You can tell right off with what I would call the intro to the album, “Breaking Channels,” one-minute and twenty-one seconds of what I used to label experimental kitsch— a collage of narration, ambience of a somewhat intriguing nature mixed with electronics and the occasional beat. One-minute and twenty-one minutes which is springboard to a beat-heavy semi-funk instrumental straight out of the mid-seventies, smooth and jazzy, to be replaced by “Ahoy Palloil,” a romantic jazz poem of sorts. “Hook Line and Sinker” makes me laugh on the inside but only because I ran projector in a porn theater in Los Angeles during those very same seventies and swear I could have been listening to the track while soft-focused bodies bumped uglies on the screen— I mean the music fits thye format, you know? Nice stuff, regardless. “Bass Age” lays out more of that kitcsh, the voice sounding straight out of a jazz poetry album of unknown origin, and “Pops” reminds me of the movies— the music they played for kids to dance to in the teen B-movies of the day. I can see them frugging and swimming themselves into a frenzy right now. “Jasper” is a musical landscape with an Americana base, impressive with its use of strings and pedal steel.   

You see where I’m going here? The band has taken the music of the past and weaved/wove/woven a new pattern, all instrumental, and would be very pleasant except that these guys are all on the same page and really know how to play! Not only that, it is sequenced beautifully, the songs flowing in and out as if the music was meant to be written exactly that way.   

Players are going to appreciate this— the way it sounds, the way it was put together. One of my favorite adventurous musicians, John Orsi, would love it too, may he rest in peace. He experimented with music much in the same way with his various bands, Knitting In Twilight and the others, hoping to capture those moments in time, and he did. So does Thank God For Science.

I think I need a beer. Maybe more than one. This is the kind of album I like to put on at a low volume so it doesn’t interfere with the sipping.  

Guess what? You can too. Just click on this link, pop a cold one and lay back. Yup, it’s streaming. But you need to buy one if you like it. I don’t want to see this little experiment end for some time.

By: Frank Gutch Jr. June 5, 2016



There is no way to easily encapsulate “Thank God For Science: Volume 1,” the mostly instrumental album by bassist Jeremy Moses Curtis and a diverse roster of talented musicians. You end up saying something along the lines of, “this is what would happen if William S. Burroughs and Negativeland teamed up to make a jazz album,” but even that’s not quite right. To put it bluntly, this album is weird. It’s also overwhelmingly beautiful at points, and massively unpredictable.

What is instantly apparent on the album is that Curtis and company have thrown out the rulebook on structure and genre. Curtis — a veteran of the New England music scene who will perform as part of the Curtis Mayflower at 9 p.m. June 18 at Vincent’s in Worcester — is no stranger to genre blending, but this album doesn’t so much blend musical styles so much as it reinvents them from scratch. And that’s not an easy thing.

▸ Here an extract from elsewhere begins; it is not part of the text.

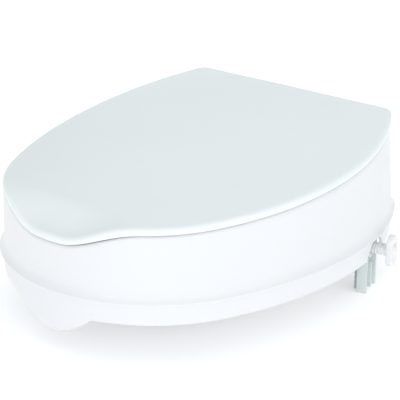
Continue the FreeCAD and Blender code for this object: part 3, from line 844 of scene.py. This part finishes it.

The album begins with a sampling of CB radio chatter, discussing how truckers have taken over a channel to discuss road conditions. The song, “Breaking Channels,” is backed by electronic and mechanical sounds, an ominous gloom that dissolved into the more upbeat bit of jazz-rock “Spaceman Mike.” The guitar-driven piece is driven by a bright, ’70s-style syncopation that gives it a certain familiarity, a feeling of being ripped straight from another era. Likewise, the subsequent song, “Ahoy Palloi!,” feels of that same ilk, but then distinguishes itself with strange bits of electronic noise and Laura Smolowitz playing flute in one of the album’s standout performances. The dichotomies within the song are striking, and the beauty of the flute creates such a sharp contrast to everything we’ve seen before that it’s almost jarring.

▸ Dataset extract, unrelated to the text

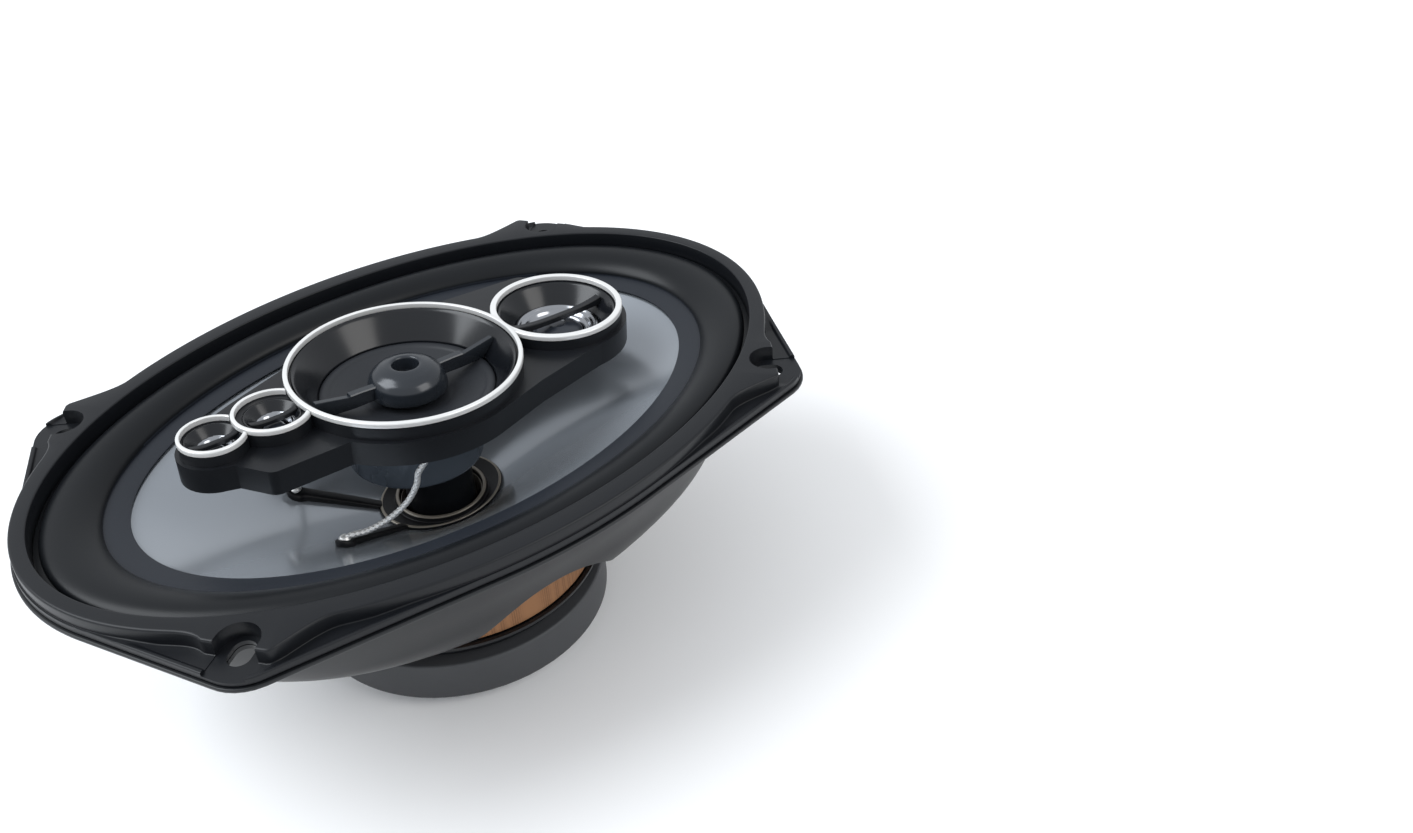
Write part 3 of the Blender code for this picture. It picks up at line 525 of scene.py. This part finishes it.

It’s about here that we see a breakaway from traditional rock structures, and with the next song, “Hook Line and Sinker,” the addition of strings to more traditional rock arrangements makes a more pronounced impact. It’s not that strings or flute have never mingled with rock before, but there’s something particularly confrontational about the synthesis here, something that forces it from being a rock song with accoutrements to being something else entirely. The song ends in a flurry of beauty, before giving away to the tripped-out “Bass Age,” which feels like the aforementioned “Naked Lunch” author Burroughs has barged his way into a session to drop a little spoken word, by way of Asa Brebner’s vocals. The effect is paranoid-making and hallucinatory, and it signals that we’re well off the road more traveled. Even the joyful and upbeat instrumental “Pops” can’t shake the resultant trance-like state. Indeed, the song’s sheer, unbridled joy seems even weirder coming out of that haze. It’s a space where joy is almost terrifying. But even still, it’s hard to resist the heat of the song’s horns.

This is where the album brings us: Terror from joy, and then, with “Jasper,” viola playing by Laurence Scudder that’s so beautiful it’s painful. It’s emotional whiplash, and it leaves the listener with no idea as to where this is all going. When Curtis’ bass and Peter MacLean’s percussion hit in “Walking the Beach,” it almost feels like solid ground. It’s only an oasis, though. Things begin to escalate again with the jazzy “Stop Sign,” and then return to the abstract again with “Answer Me This,” which samples answering machine messages against something that sounds like the faded voices of ghost choruses. It’s through this paranormal state that we enter “Drone Bee,” with Brebner returning with talk of natural psychic abilities.

This, ultimately, is what this album does: It pulls you between the familiar world of music, that place where rock and jazz are easily identifiable, to a world that’s still familiar but entirely composed of emotion, and finally into a sort of musical “Twilight Zone,” where none of the rules apply. It’s in this “Twilight Zone” that Curtis and his cohorts leave the listener, with “The Application of Love,” a strange piece of music that continues the album’s surreal trend counterpointed with a coda of beauty, and amid the disembodiment of the acid trip finish, that small burst of beauty seems to be the only real thing there is, and maybe that was the point all along.